Pentacene film "terrain" viewed by atomic-force microscope (AFM).
Shown is a fairly rough film deposited under 3D growth conditions.

Pentacene thin films are currently the organic semiconductors with the highest field effect mobility measured – even exceeding that of amorphous silicon.  Growing high quality organic thin films, however, presents new challenges quite different from those found (and overcome) in the highly mature field of silicon device manufacture.  Traditionally, thin films grown by deposition techniques show improved ordering and flatness at low deposition rates.  Intuition predicts that during “slow growth” atoms and molecules have sufficient time and surface mobility to “self anneal,” forming more-or-less complete two-dimensional layers growing one atop the other.

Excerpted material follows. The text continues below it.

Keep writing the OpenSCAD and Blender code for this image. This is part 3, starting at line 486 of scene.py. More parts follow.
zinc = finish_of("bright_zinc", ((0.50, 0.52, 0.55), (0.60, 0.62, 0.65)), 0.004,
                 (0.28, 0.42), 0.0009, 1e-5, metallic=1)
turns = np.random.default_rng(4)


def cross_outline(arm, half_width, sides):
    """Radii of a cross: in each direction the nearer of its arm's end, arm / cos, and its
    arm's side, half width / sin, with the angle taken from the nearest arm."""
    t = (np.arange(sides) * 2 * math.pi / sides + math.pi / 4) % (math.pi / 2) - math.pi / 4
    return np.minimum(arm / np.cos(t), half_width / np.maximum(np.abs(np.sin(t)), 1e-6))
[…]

This poster shows early results that suggest that pentacene does just the opposite.  That is, two-dimensional growth appears to be promoted under the highest deposition rates, resulting in films with smoother and flatter surfaces.  X-ray data show the in- and out-of-plane structure of the rapidly-grown films are both different than found in films grown at low deposition rates.  These findings raise the distinct possibility that some of the pentacene polymorphs may be synthesized with ultra-flat surface morphology, making them suitable for use in a number of electronics applications.  In the past, the need for sharp, smooth interfaces has limited electronics device designers to using amorphous organic thin films.


X-ray intensity oscillations at the anti-Bragg position (00½) indicating persistent smooth 2D growth at high deposition rates (bottom) versus 3D growth at top.  AFM analysis (right) confirms 2D growth morphology versus 3D islands.

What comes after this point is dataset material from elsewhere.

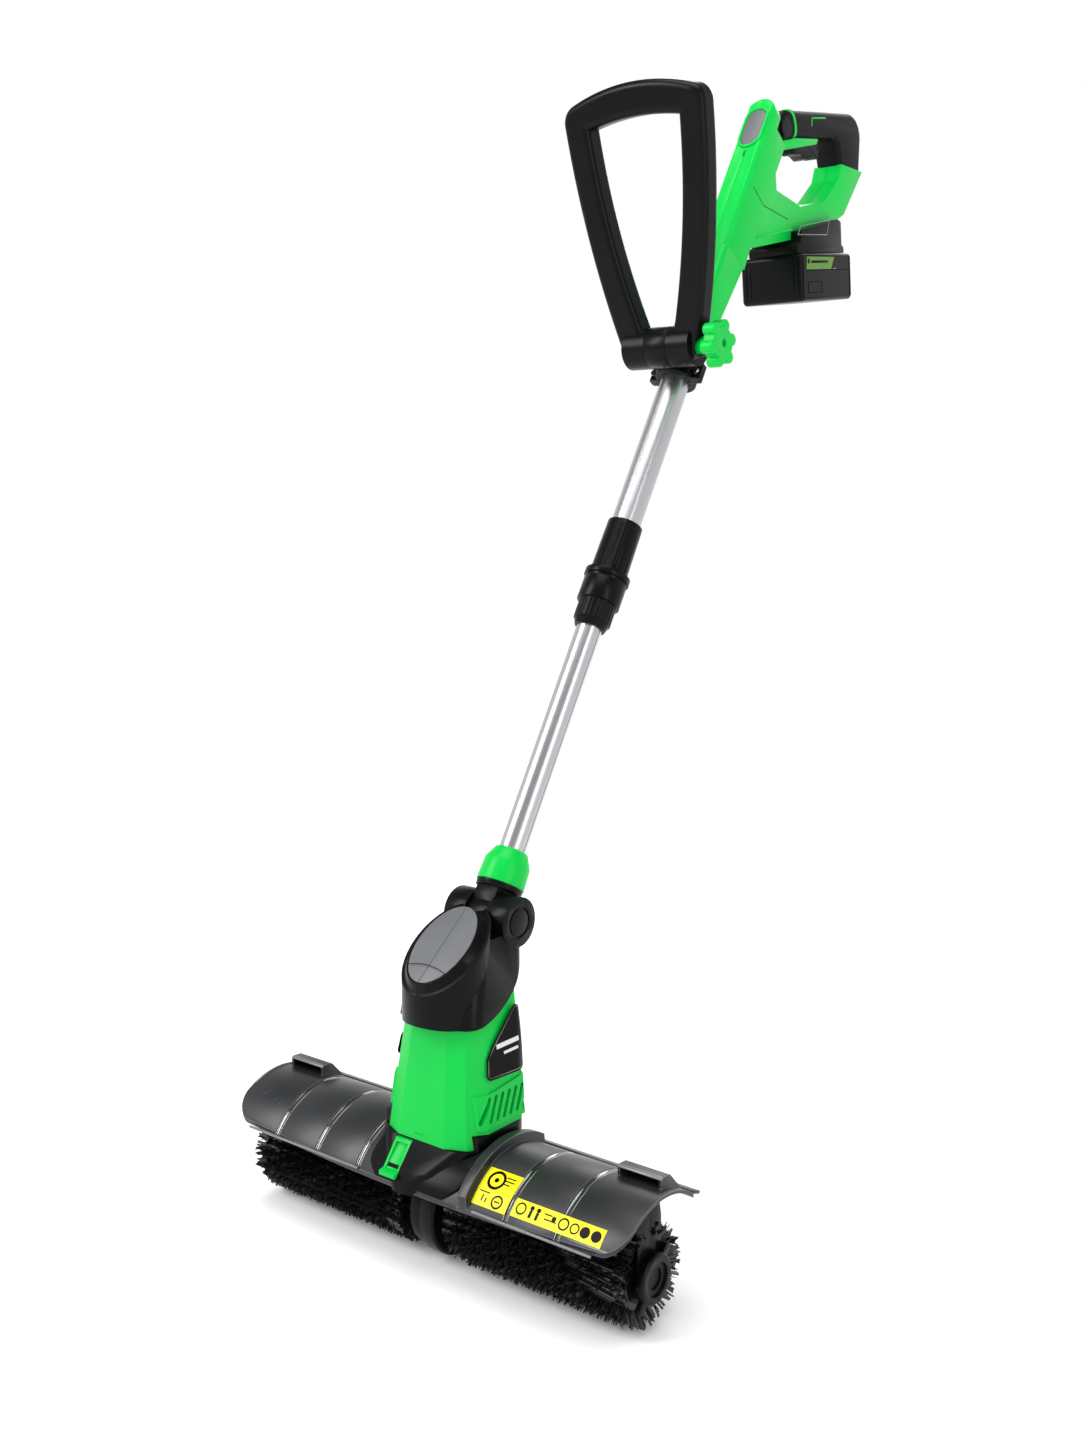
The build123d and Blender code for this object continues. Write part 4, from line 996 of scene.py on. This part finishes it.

The poster was organized into clearly legible sections guiding the reader from an introduction to the technique to first results from X-ray measurements.  The “take home message,” “context” and “issues” sections started with the potential impact organic semiconductors and possible flexible electronic circuits might have on the global electronics world.  Readers with active imaginations can envision flexible video displays, moving images in newspapers or magazines, and wearable electronic circuits of many kinds.  The remainder of the poster explained how supersonic molecular beam deposition, in which whole pentacene molecules are evaporated from a source and accelerated to varying energies and flow rates, can be used to tailor film growth and to learn about optimal growth conditions and mechanisms.

Poster winners were announced at the beginning of the poster viewing session; even so, Amassian was surprised that hundreds of people “swarmed” the poster for photos and question during the week that the winning posters were on display in the main hall. “We certainly got very wide exposure,” he adds, but now the “main focus is on getting the analysis done and publishing in a high impact journal.”